**Given request:**
Write out the whole of the material exactly.

**Available data:**

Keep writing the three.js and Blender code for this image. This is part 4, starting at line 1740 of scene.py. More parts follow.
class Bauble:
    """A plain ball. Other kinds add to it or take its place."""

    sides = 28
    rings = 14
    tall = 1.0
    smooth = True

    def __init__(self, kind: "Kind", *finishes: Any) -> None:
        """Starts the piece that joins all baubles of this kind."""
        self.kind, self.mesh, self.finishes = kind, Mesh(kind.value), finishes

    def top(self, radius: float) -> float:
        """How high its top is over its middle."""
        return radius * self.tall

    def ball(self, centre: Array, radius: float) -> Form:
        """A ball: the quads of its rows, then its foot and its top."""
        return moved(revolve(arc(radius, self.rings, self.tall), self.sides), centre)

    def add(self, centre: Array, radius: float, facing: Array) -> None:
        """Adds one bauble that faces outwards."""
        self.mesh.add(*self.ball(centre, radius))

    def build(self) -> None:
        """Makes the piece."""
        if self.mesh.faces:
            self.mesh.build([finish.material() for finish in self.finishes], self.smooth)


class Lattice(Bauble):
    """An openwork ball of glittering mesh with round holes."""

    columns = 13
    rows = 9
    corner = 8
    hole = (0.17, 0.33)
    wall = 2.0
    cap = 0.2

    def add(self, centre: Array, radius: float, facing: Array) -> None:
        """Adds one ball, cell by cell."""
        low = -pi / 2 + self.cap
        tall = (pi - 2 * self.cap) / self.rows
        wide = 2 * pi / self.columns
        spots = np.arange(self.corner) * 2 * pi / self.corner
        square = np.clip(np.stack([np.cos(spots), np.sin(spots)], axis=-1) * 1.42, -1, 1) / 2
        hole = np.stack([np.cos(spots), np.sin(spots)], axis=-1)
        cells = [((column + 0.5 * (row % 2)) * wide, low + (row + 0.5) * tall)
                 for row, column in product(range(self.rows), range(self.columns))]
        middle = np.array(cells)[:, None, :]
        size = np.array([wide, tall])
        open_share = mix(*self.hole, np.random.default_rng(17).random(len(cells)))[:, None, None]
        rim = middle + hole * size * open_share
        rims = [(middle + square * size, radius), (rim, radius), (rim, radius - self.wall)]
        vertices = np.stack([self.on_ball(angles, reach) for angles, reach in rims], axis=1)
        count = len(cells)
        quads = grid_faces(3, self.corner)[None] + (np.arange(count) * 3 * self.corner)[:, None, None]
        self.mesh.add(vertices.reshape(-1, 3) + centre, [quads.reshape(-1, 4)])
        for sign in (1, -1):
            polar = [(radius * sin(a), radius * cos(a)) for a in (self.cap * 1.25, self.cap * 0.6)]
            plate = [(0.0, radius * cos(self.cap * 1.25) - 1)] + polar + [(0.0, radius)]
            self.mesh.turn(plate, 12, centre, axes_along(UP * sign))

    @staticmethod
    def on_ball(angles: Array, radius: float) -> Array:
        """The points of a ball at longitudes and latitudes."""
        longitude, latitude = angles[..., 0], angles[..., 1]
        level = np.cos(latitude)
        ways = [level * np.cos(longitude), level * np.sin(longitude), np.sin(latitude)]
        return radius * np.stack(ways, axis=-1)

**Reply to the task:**
Keep writing the three.js and Blender code for this image. This is part 4, starting at line 1740 of scene.py. More parts follow.
class Bauble:
    """A plain ball. Other kinds add to it or take its place."""

    sides = 28
    rings = 14
    tall = 1.0
    smooth = True

    def __init__(self, kind: "Kind", *finishes: Any) -> None:
        """Starts the piece that joins all baubles of this kind."""
        self.kind, self.mesh, self.finishes = kind, Mesh(kind.value), finishes

    def top(self, radius: float) -> float:
        """How high its top is over its middle."""
        return radius * self.tall

    def ball(self, centre: Array, radius: float) -> Form:
        """A ball: the quads of its rows, then its foot and its top."""
        return moved(revolve(arc(radius, self.rings, self.tall), self.sides), centre)

    def add(self, centre: Array, radius: float, facing: Array) -> None:
        """Adds one bauble that faces outwards."""
        self.mesh.add(*self.ball(centre, radius))

    def build(self) -> None:
        """Makes the piece."""
        if self.mesh.faces:
            self.mesh.build([finish.material() for finish in self.finishes], self.smooth)


class Lattice(Bauble):
    """An openwork ball of glittering mesh with round holes."""

    columns = 13
    rows = 9
    corner = 8
    hole = (0.17, 0.33)
    wall = 2.0
    cap = 0.2

    def add(self, centre: Array, radius: float, facing: Array) -> None:
        """Adds one ball, cell by cell."""
        low = -pi / 2 + self.cap
        tall = (pi - 2 * self.cap) / self.rows
        wide = 2 * pi / self.columns
        spots = np.arange(self.corner) * 2 * pi / self.corner
        square = np.clip(np.stack([np.cos(spots), np.sin(spots)], axis=-1) * 1.42, -1, 1) / 2
        hole = np.stack([np.cos(spots), np.sin(spots)], axis=-1)
        cells = [((column + 0.5 * (row % 2)) * wide, low + (row + 0.5) * tall)
                 for row, column in product(range(self.rows), range(self.columns))]
        middle = np.array(cells)[:, None, :]
        size = np.array([wide, tall])
        open_share = mix(*self.hole, np.random.default_rng(17).random(len(cells)))[:, None, None]
        rim = middle + hole * size * open_share
        rims = [(middle + square * size, radius), (rim, radius), (rim, radius - self.wall)]
        vertices = np.stack([self.on_ball(angles, reach) for angles, reach in rims], axis=1)
        count = len(cells)
        quads = grid_faces(3, self.corner)[None] + (np.arange(count) * 3 * self.corner)[:, None, None]
        self.mesh.add(vertices.reshape(-1, 3) + centre, [quads.reshape(-1, 4)])
        for sign in (1, -1):
            polar = [(radius * sin(a), radius * cos(a)) for a in (self.cap * 1.25, self.cap * 0.6)]
            plate = [(0.0, radius * cos(self.cap * 1.25) - 1)] + polar + [(0.0, radius)]
            self.mesh.turn(plate, 12, centre, axes_along(UP * sign))

    @staticmethod
    def on_ball(angles: Array, radius: float) -> Array:
        """The points of a ball at longitudes and latitudes."""
        longitude, latitude = angles[..., 0], angles[..., 1]
        level = np.cos(latitude)
        ways = [level * np.cos(longitude), level * np.sin(longitude), np.sin(latitude)]
        return radius * np.stack(ways, axis=-1)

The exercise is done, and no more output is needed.